In the temptations that Jesus faced in the wilderness after his baptism he was on each of the three occasions tempted to follow a course that was contrary to his vocation to be the Servant-Son of the baptismal voice. On each of the three occasions he replies to Satan with words from the book of Deuteronomy. Deuteronomy portrays Moses addressing the children of Israel before their entry into the promised land. He looks back retrospectively on the period of the wilderness wanderings. The Israelites had not obeyed what had been commanded of them by God in the wilderness. They had been tempted to fall away from God, and they had succumbed to temptation. “When your fathers tempted me, proved me and saw my works”, as Psalm 95 which we say at Mattins has it.

But where the children of Israel failed, Jesus succeeded and thereby embodied in his own person the vocation of the true Israel of God, the Servant Son of the baptismal voice. As God’s Servant-Son he gave the responses to the Tempter that the old Israel should have given, but failed to give. As John Henry Newman wrote, “O wisest love! That flesh and blood, Which did in Adam fail, should strive afresh against their foe, should strive and should prevail.”

The first temptation was “If thou be the Son of God, command these stones be made bread” (Matthew 4:3). Jesus replied from Deuteronomy “Not in bread alone doth man live, but in every word that proceedeth from the mouth of God.” While the Israelites disobeyed God by complaining about the food in the wilderness, Jesus refused to act in a manner contrary to the nature of God. 

The second temptation was to perform a spectacular miracle for the world to see a conclusive proof of his nature. Jesus again replied from Deuteronomy “Thou shalt not tempt the Lord thy God”. He later refused the request for a sign precisely because it involved putting God to the test.

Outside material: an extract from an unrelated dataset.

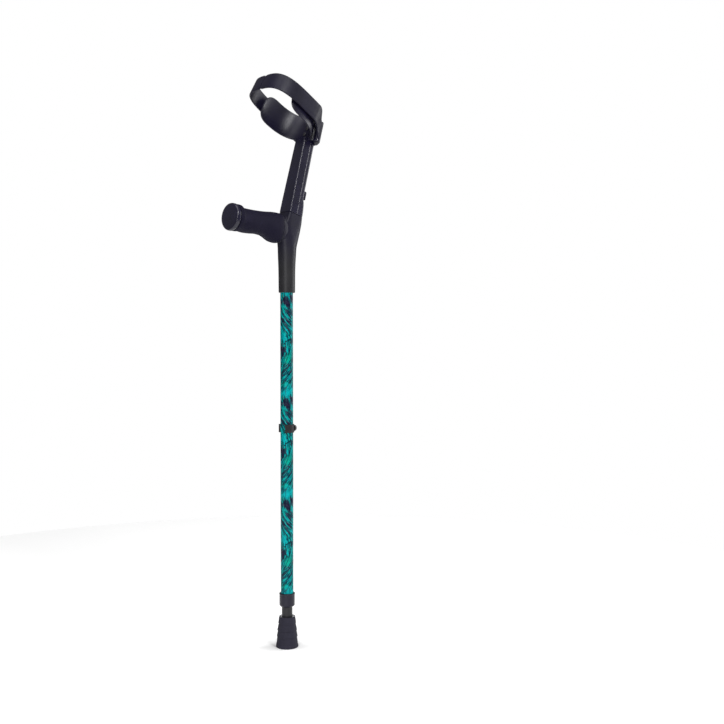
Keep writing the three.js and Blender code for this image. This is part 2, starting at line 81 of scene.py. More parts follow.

The last and greatest temptation is that of apostasy by worshipping Satan rather than God. Jesus, the true Israel of God, again gives the answer that Israel in the wilderness had failed to give. “Thou shalt worship the Lord thy God and him only shalt thou serve”. To win the world by the world’s own methods was the way of Satan rather than God. At the climax of his later Galilean ministry after the Feeding of the Five Thousand the people tried to make him king by force, but Jesus dismissed the crowd and withdrew by himself (John 6:15). His kingdom was not of this world, and he sought to educate his disciples into the way of the Cross. When Peter acclaimed him Messiah at Caesarea Philippi he was still thinking in triumphalist terms, but Jesus responded “Get thee behind me Satan, for thou savourest not the things that be of God, but those that be of men”(Matthew: 16:23). Peter was still thinking in terms of a conqueror and ruler, but the true Messiah was a servant. His future enthronement and rule could only come through reversal, repudiation, suffering and death. The world could not be defeated by the world’s own methods. “For what is a man profited, if he shall gain the whole world, and lose his own soul” (Matthew: 16:26). 

We are called to become by grace what he is by nature. This work of sanctification is an ongoing process. After St. Paul’s conversion he still had to endure many struggles, inward tensions and outward conflicts. He refers to these trials and tribulations in the Epistle to the Corinthians. We all fail in this process as we all succumb to temptations, but the good news is that the battle that we face is one that has already been won on our behalf, so we can rejoice even in our infirmities “as unknown and yet well known: as dying, and behold we live” (2 Corinthians 6:9). 

The world promises a way that is not the way of the Cross (a way in which there is no need for Lent), and every day we are tempted to follow the way of the world rather than the way of God. The gate is narrow and the way is hard. In the last century perhaps the greatest challenge to the Christian faith came from the regimes of the Third Reich and the Soviet Union. These regimes eventually collapsed under the weight of their own contradictions. The Devil today tempts us in a more subtle form through the false gospel of the advertising industry that dominates twenty first century western societies. The advertising industry is constantly trying to persuade people to buy things that they do not need with money that they do not have in order to impress people who are not worth impressing. It presents a world in which everyone is young, everyone is successful, no one ever falls ill or dies, and everyone is encouraged to be competing against everyone else. What was once denounced as the sin of covetousness is now upheld as an essential part of the capitalist system. In the world of public relations looking good is more important than actually doing good. Much of modern Western Christianity has sought to accommodate itself to this false gospel of image and public relations, and seeks to downplay the need for us to resist sin, the world and the devil. 

However, the Gospel and the season of Lent teaches us that this is not the way of Christ. The spirit of the age is very different from that of the Holy Spirit. What matters is not what is fashionable, but what is true. C. S. Lewis put it in these words “Give up yourself, and you will find your real self. Lose your life and you will save it. Submit to death, death of your ambitions and favourite wishes every day and death of your whole body in the end: submit with every fibre of your being and you will find eternal life. Keep back nothing. Nothing that you have not given away will ever be really yours. Nothing in you that has not died will ever be raised from the dead. Look for yourself and you will find in the long run only hatred, loneliness, despair, rage, ruin and decay. But look for Christ and you will find Him, and with Him everything else thrown in.”